For UNIX, this error message is generated in response to an operation on objects such as clusters, systems, groups, and resources. The error message may display in the engine log when a Veritas Cluster Server (VCS) resource is configured for a Solaris local zone. The error may also occur after a power outage when one node fails to join a cluster after issuing the hastart command.

For Windows, the hacli command communicates with the high availability daemon (HAD) process for any operations on objects such as clusters, systems, service groups, and resources. If the hacli command cannot communicate with the HAD process, the error occurs.

 

Veritas solutions
Solution 1 Vote: [Useful] [Not useful]
Last Modified: 2014-07-17 09:43:04
Platform: Generic
Release: Generic
Content:

For UNIX

When a VCS resource is configured for a Solaris local zone

This instance of the error indicates that when a resource is configured to run inside a Solaris local zone, the VCS commands cannot connect to the VCS engine (HAD) directly. This error is most likely caused by running VCS commands (e.g. halog) when the halogin environment is not set up properly.  For example, in the VCS entry point scripts, it is common to call halog (through the VCSAG_LOG_MSG or VCSAG_LOGDBG_MSG functions) to log a message to the engine log.

In order for the VCS commands to connect to the VCS engine, you should set up the halogin environment in the local zone. Therefore, Veritas recommends that you use the hazonesetup command to set up a proper halogin environment for the VCS commands to run successfully inside a Solaris local zone.

To setup VCS zones using the hazonesetup command, enter the following:

# hazonesetup –g servicegroup_name –r zoneres_name –z zone_name –p password –a –s system1,system2, ….systemN  

Where:

    servicegroup_name  – the name of the service group
    zoneres_name – the name of the VCS Zone resource to be created
    zone_name – the name of the Solaris local zone
    password – a new password for the service group administrator

Note that after you run the hazonesetup command, you may find the .vcshost and .vcspwd files in the local zone. The /etc/VRTSvcs/.vcshost file contains the hostname of the global zone. The .vcspwd file contains the encrypted password for the VCS zone user. If the DeleteVCSZoneUser attribute of the Zone resource is set to 1, when VCS takes a zone resource offline, the .vcspwd file is removed.

When one node fails to join a cluster after a power outage

This instance of the error often occurs with the VCS WARNING V-16-1-11046 Local system not available error. This error occurs when a power outage causes VCS to not shutdown properly.

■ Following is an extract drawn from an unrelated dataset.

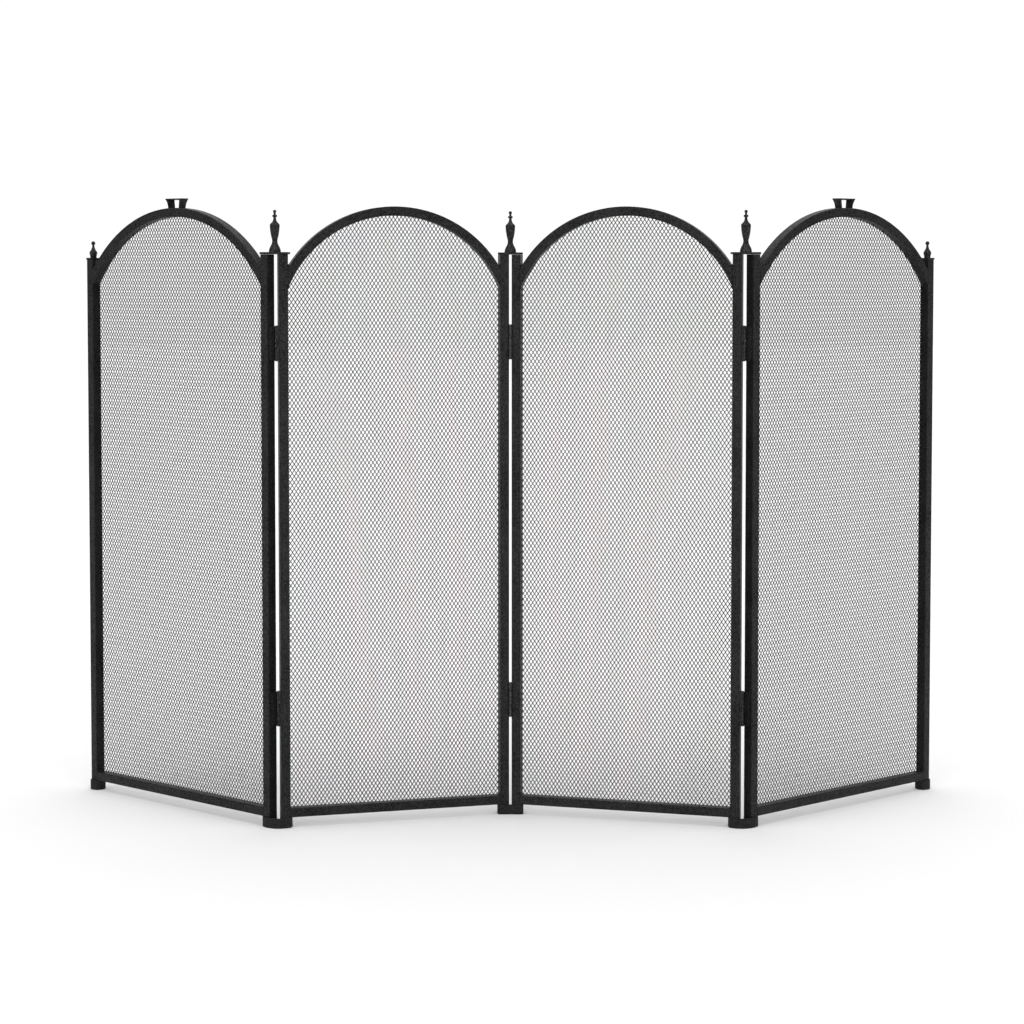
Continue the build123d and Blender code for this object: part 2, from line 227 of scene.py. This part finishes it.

If this error occurs, you must manually start the Global Atomic Broadcast (GAB) process and other processes using the following commands:

    # svcadm enable gab
    # svcadm enable llt
    # svcadm enable vcs

 

--------------------------------------------------------------------------------------------------------------------------------------------------------------------------------------------------------

For Windows

This message is displayed when:

  • The cluster cannot start, because GAB cannot seed the cluster. As a result, HAD cannot start on a node. Veritas Cluster High Availability Engine (Had.exe) hangs in the Starting state.

GAB requires a minimum number of nodes be online to successfully seed the cluster. The minimum number of nodes is defined in the C:\Program Files\VERITAS\comms\gab\gabtab.txt file. When all nodes go down and one or more nodes do not come online, it is possible that the minimum node requirement is not reached.

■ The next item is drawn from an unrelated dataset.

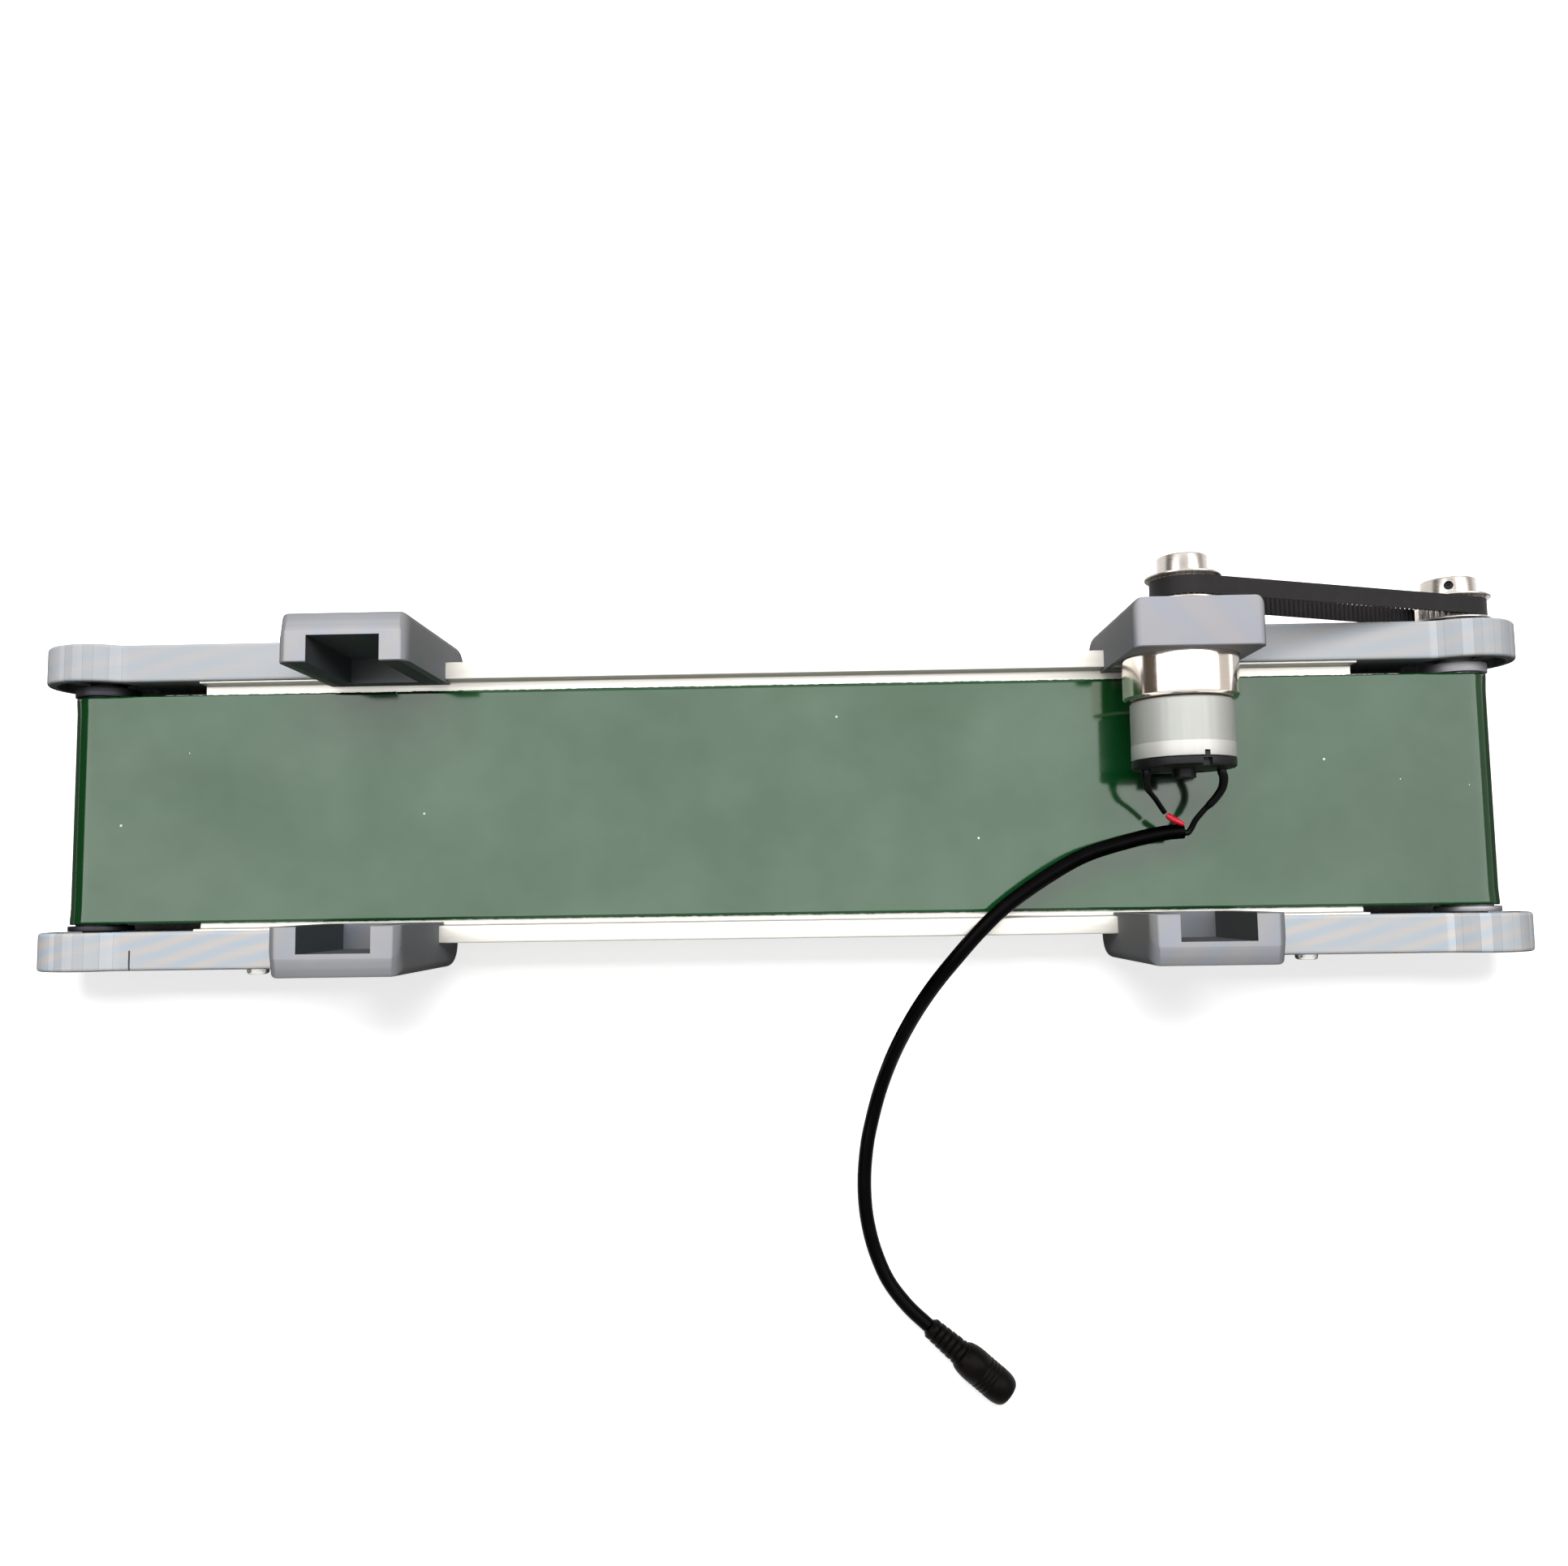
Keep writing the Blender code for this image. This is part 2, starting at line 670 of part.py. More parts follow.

  • Veritas Product Authentication Service (vxat or vxeat depending on version) is having problems even if HAD is in the Running state.

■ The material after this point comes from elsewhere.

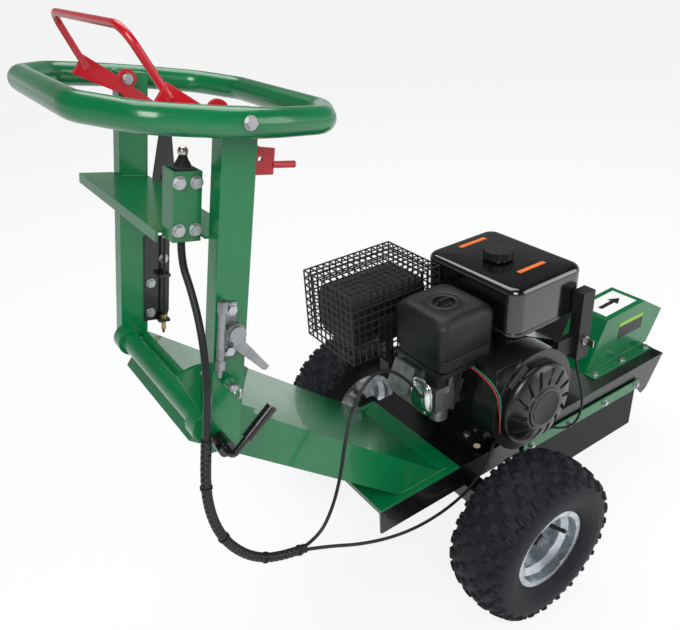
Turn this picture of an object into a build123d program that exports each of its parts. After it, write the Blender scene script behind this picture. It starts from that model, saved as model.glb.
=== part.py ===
"""Walk-behind stump grinder: a deck on two wheels, a petrol engine, a toothed cutter wheel under
a green cover, and a folding handle with a ring bar, a red hold-to-run bail and its controls.

Units are millimetres. Three frames are used:
  deck frame    x forward from the deck's rear edge, y left of the centre plane, z up from the deck top
  handle frame  origin on the fold axis, z along the posts, x forward and square to them
  tongue frame  origin on the fold axis, x down along the tongue towards the deck
Everything is written out with the ground at z = 0 and x = 0 halfway along the machine.
"""
from build123d import *
import os
from math import cos, sin, tan, radians, pi, hypot, atan2

# ---------------------------------------------------------------- driving dimensions
DECK_LEN, DECK_W, DECK_T, FLANGE_H = 1058, 343, 6, 65
WHEEL_R, TYRE_W, TRACK = 203, 168, 704
RIM_R, RIM_W = 101, 124
AXLE_X, AXLE_DROP = 296, 103
AXLE_TUBE, STUB_R = 50, 12.5
CUTTER_X, CUTTER_Y, CUTTER_R, DISC_R, DISC_T = 950, -43, 175, 150, 18
CUTTER_SHAFT_R, TOOTH_PAIRS = 17.5, 8
CRANK_X, CRANK_H, CRANK_R = 430, 142, 12.7
BELT_Y, BELT_R, BELT_T, BELT_W, BELT_GAP = 104, 50, 8, 12, 18
PIVOT_X, PIVOT_H = -368, 440
BEAM_R, BEAM_LEN = 21, 330
TONGUE_W, TONGUE_TOP, TONGUE_BOTTOM, TONGUE_WALL, TONGUE_DEG = 310, 35, 47, 4, 40.7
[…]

To determine the cause of the error:

  1. Check if the HAD error message is displayed in the Application Event Viewer in the Event Properties window.
  2. Check the Services Control Panel to see if the Veritas High Availability Engine Startup service is in the Starting state.
  3. Use one of the following commands to determine the state of the cluster:
    C:\>hastatus -sum
    or
    C:\>hasys –state

To fix the error in the case where HAD cannot start:

  1. Check the gabtab.txt file for information that defines the seeding requirement: the minimum number of nodes for this cluster that must be available before HAD can start. HAD will not start until the cluster is seeded, even on only a subset of nodes. HAD must be running on a node for cluster operations to commence on that node.
  2. If the Veritas High Availability Engine Startup service is in the Starting state, you must manually seed GAB. Enter the following commands:

C:\>gabconfig -c –x    (This command configures GAB, if needed, and seeds a node or nodes, regardless of the minimum specified in the gabtab.txt file.)
C:\>hasys –state         (This command displays the current status of all cluster nodes that are online.)

Note: Starting with version 6.0.2,  the VCS Administrator’s Guide instructs users to use gabconfig -x to manually seed the cluster, while the VCS Administrator’s Guides for 6.0.1 and earlier versions specify using gabconfig -c -x  instead.

The -x option forces a subset of the required minimum nodes to seed. In a two node cluster that has only one node online, this seeds the one node and allows HAD to start on that node. Once HAD has started on one node, bringing the other node online allows it to join the cluster, as long as the private network communication between nodes is working.

If the configuration file is valid, the node should transition from LOCAL_BUILD to RUNNING. However, you must run the hasys –state command repeatedly to see if the status changes, as the command shows a snapshot of the current state.

In the case where Veritas Product Authentication Service is having issues, you need to fix and reconfigure the Veritas Product Authentication Service to resolve the HAD connectivity issue.